Huglo reprend à Genette l’opposition entre l’histoire et la narration, car c’est dans l’écart entre le monde raconté et l’acte narratif qu’intervient la voix, à laquelle elle s’intéresse tout particulièrement en déplaçant les enjeux établis par le théoricien. Huglo fait glisser la voix narrative du côté de la parole subjective, s’écartant ainsi de la schématisation et du découpage structuralistes qui occupent Genette. Elle justifie cette inflexion méthodologique « comme une façon de prendre acte des poétiques de la voix caractéristiques de notre modernité » (p. 15).

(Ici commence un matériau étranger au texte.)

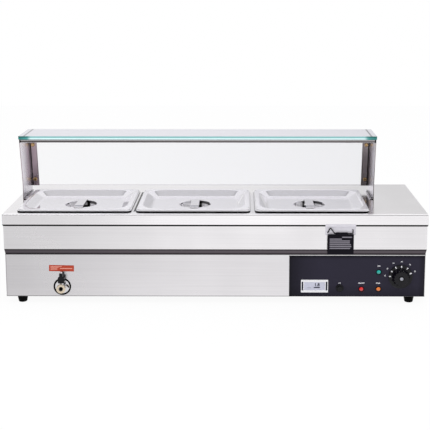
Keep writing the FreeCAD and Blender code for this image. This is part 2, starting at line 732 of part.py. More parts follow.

En dépit du fait que Villeneuve doit davantage à Ricoeur qu’à Genette, il est intéressant de noter qu’entre la narration (potentiel formel des intrigues) et l’histoire racontée (horizon sémantique des intrigues), là où Huglo situe la voix narrative, Villeneuve y voit pour sa part s’élever le sens de l’intrigue. Si la voix narrative et le sens de l’intrigue sont des notions différentes, il reste qu’elles permettent à leur auteure d’aborder la question du sensible et du perceptible dans le récit, avec ceci de différent que ces qualités passent par la voix pour l’une, et par l’intrigue pour l’autre.